Fixed income: Global yields fell further in yesterday’s session, as soft signals from FOMC dominated the effect of a higher-than-expected US PPI inflation print. The Bund curve was bull flattening throughout the day, with the 10Y yield down by 6bp and the 2Y tenor up by 2bp. The decline was very similar across core and peripheral Europe, with only minor change in spreads. 10Y UST yields ended the day 8bp lower in line with a similar decline in real yields (10Y TIPS).
FX: EUR/USD ended the day slightly above 1.06 after the FOMC minutes released last night struck a lightly dovish tone. Today, focus turns to the September CPI release, where we forecast both headline and core CPI below consensus expectations. NOK traded heavy in the afternoon session yesterday amid energy prices coming lower. EUR/GBP remains range bound ahead of a packed tier 1 data week coming up.
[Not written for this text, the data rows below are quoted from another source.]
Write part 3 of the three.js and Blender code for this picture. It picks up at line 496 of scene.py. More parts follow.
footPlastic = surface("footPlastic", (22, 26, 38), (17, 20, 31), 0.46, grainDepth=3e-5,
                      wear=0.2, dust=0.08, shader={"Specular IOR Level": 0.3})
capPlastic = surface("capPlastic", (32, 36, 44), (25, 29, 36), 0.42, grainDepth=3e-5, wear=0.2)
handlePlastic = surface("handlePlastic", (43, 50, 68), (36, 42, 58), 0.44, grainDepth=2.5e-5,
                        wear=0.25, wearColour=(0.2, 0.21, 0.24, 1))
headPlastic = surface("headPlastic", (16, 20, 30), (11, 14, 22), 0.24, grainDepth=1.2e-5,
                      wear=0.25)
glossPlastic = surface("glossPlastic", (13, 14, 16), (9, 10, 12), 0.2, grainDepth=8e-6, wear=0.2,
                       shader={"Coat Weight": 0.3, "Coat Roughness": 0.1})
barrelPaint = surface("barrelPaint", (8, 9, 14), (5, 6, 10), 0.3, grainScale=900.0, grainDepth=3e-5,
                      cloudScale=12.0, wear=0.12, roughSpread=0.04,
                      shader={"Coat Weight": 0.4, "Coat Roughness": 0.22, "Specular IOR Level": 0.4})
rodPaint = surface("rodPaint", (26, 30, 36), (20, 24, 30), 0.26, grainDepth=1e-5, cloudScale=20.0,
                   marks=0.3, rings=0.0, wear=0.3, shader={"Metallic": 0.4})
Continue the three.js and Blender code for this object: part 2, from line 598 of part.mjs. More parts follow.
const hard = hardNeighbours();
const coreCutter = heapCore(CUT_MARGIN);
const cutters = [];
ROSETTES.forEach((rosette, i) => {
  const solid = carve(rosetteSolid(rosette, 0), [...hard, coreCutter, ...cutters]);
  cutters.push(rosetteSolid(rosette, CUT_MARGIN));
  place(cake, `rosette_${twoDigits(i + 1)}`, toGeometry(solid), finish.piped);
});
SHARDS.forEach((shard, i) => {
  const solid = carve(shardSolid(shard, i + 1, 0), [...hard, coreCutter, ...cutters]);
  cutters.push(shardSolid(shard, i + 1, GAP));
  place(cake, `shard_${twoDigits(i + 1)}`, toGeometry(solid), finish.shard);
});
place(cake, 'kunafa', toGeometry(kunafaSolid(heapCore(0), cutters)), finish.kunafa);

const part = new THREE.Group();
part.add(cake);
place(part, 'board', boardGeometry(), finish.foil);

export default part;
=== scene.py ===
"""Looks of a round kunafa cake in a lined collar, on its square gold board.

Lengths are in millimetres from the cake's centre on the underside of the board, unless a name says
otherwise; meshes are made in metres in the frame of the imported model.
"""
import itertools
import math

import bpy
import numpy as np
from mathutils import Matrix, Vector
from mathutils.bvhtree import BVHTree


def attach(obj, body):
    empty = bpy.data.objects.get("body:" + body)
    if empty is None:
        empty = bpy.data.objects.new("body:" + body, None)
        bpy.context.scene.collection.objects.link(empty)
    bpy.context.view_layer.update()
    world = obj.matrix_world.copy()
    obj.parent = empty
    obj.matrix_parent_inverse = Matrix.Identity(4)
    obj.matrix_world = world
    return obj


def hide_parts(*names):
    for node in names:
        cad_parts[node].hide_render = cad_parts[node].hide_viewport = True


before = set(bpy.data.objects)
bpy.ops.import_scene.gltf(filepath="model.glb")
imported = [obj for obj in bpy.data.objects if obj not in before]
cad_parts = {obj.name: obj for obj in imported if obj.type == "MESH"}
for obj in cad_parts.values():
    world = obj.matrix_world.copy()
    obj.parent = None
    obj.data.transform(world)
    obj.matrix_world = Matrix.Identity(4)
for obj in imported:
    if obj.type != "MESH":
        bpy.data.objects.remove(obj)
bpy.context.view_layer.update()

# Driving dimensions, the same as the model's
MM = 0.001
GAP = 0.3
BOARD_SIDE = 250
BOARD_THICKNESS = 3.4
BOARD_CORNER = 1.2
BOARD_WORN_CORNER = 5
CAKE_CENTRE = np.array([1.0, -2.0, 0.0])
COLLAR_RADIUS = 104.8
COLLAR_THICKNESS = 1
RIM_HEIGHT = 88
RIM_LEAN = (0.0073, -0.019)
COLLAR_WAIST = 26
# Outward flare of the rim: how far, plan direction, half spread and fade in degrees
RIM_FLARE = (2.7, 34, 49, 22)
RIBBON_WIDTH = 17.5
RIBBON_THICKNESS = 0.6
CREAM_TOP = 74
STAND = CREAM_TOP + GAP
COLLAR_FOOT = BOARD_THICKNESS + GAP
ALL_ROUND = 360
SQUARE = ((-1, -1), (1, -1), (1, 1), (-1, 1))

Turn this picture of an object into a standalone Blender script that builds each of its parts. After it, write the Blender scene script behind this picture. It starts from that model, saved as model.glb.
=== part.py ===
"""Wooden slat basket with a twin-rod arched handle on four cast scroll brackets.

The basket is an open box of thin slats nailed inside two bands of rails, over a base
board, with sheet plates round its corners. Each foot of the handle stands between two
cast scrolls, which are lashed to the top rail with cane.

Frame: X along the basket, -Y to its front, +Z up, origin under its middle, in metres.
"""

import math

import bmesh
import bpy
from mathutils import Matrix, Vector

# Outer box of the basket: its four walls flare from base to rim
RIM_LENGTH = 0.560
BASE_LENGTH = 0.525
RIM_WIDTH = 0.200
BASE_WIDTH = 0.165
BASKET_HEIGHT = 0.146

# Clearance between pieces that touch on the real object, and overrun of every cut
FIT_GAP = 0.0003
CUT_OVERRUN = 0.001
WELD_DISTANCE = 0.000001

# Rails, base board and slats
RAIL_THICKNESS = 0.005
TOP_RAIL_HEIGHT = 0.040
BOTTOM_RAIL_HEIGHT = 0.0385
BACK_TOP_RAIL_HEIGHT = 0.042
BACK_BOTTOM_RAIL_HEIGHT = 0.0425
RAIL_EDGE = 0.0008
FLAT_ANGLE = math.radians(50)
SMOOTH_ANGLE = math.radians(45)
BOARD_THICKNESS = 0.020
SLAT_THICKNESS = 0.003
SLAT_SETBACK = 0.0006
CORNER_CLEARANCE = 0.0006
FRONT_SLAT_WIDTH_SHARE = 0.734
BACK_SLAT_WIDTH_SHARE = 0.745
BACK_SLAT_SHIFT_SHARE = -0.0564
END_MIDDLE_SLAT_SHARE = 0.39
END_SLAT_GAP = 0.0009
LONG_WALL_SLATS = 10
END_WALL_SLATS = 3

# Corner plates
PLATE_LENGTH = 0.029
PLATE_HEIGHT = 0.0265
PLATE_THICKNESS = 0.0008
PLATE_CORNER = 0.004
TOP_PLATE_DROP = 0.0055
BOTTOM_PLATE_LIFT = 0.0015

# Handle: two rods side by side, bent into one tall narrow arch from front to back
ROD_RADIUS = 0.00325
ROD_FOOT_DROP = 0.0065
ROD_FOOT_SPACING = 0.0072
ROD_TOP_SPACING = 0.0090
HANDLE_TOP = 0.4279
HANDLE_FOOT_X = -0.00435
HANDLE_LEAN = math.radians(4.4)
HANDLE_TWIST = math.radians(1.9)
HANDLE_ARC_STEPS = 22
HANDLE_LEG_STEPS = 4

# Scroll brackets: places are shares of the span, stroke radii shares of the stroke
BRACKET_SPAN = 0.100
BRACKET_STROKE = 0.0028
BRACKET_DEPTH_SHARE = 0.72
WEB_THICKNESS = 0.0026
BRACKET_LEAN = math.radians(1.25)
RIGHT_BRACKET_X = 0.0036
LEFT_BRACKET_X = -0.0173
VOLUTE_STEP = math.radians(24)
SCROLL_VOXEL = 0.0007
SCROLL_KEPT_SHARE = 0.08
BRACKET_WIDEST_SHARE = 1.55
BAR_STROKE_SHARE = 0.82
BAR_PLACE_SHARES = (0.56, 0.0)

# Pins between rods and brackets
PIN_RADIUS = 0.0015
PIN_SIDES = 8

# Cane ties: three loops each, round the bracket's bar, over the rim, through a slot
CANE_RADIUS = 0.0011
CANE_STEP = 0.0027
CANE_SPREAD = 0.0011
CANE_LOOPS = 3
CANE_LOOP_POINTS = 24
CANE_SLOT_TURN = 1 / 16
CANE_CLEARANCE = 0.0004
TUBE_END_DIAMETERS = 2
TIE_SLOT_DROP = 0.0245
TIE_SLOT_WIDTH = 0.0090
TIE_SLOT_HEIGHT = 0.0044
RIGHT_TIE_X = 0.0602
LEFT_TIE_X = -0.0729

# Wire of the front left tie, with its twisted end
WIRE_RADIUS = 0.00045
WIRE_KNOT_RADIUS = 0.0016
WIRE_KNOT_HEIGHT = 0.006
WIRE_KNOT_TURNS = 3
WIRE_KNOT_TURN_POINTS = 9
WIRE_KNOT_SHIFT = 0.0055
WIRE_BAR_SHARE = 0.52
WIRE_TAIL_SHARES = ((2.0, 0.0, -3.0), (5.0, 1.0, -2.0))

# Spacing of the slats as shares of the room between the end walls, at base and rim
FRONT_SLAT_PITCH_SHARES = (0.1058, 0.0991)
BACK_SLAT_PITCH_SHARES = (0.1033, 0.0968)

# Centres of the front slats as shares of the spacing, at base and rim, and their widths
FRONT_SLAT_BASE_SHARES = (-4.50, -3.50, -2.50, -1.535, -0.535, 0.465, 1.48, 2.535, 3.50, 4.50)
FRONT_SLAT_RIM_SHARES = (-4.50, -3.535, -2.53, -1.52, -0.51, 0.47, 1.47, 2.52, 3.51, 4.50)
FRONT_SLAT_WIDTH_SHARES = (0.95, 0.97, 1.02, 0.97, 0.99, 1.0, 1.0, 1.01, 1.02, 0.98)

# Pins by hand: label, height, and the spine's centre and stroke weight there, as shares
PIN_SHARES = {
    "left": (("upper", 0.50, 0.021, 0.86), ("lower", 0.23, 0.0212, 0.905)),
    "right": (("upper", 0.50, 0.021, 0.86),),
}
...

Credit: Credit Markets exhibited relatively calm behaviour on Wednesday following some fairly dovish commenting from key central banks. Itrax main was unchanged at 82.6bp, while Itrax Xover tightened 2.2bp to close at 438.2bp. Nordic primary markets saw activity in the SEK space with names such as Nykredit and Vestum printing new bonds.
Nordic macro
In Sweden, Prospera’s monthly (i.e. the small report) inflation expectations survey is due today. The important 5y horizon has been stable just above 2% for the past year and we do not expect this to change this time around either. Notably, expectations took a small step higher on the 1-2y horizon however in the last survey, so might be something to look out for if this should continue this time around as well. But for the Riksbank, the longer time-horizon (5y) still prevails, and the quarterly (big) Prospera report has a larger weight, so we should probably not expect too much in terms of market reactions on today’s survey. In Norway, we get house prices for Q3.